The tricky one is a “survival-threatening situation.” An important question arises when recognizing this situation, which is whether the U.S. military operations are for the defense of Japan or for the defense of Taiwan. According to Morimoto, under current Japanese laws, the government can acknowledge a survival-threatening situation only when the U.S. Forces are acting in defense of Japan, thus enabling the SDF to support U.S. troops. It’s unclear the SDF could legally support U.S. troops in defense of Taiwan in this situation, he said.

However, former Japanese Prime Minister Abe Shinzo, who was assassinated in July, once said, “A Taiwan contingency is a contingency for Japan. In other words, it is also a contingency for the Japan-U.S. alliance. People in Beijing, particularly President Xi Jinping, should not misjudge that.”

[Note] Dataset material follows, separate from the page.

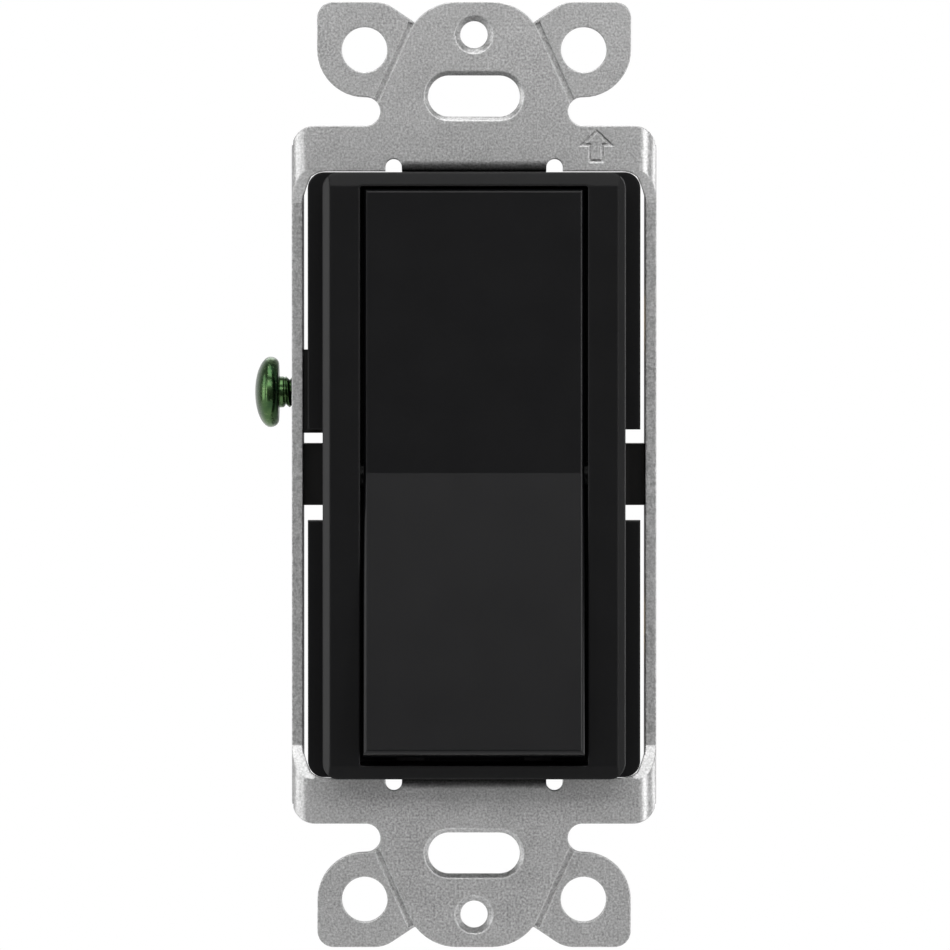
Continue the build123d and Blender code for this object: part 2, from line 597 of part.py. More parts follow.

Abe was right. As soon as U.S. forces act to defend Taiwan, China may launch missile attacks on the U.S. military bases in Japan. Therefore, it is expected that Japan would be directly and inseparably impacted by a Taiwan emergency almost immediately. This will lead to a survival-threatening situation and Japan’s full support of the activities of the U.S. military.

However, under Japanese law, this entire process is reactive. If the Japanese government judges that a Taiwan emergency is not an emergency in Japan, it will not be deemed a “survival-threatening situation” – and the SDF cannot assist the U.S. military in operations in defense of Taiwan.

In any case, one must remember if China were to invade Taiwan, Japan’s government would not have much time – certainly not two full months, as it took in the simulation – to make a decision, especially considering the emergency evacuation procedure for citizens. It is necessary for Tokyo to review domestic laws, such as the 2015 Japanese security legislation, which Abe and the LDP promoted and the Diet passed.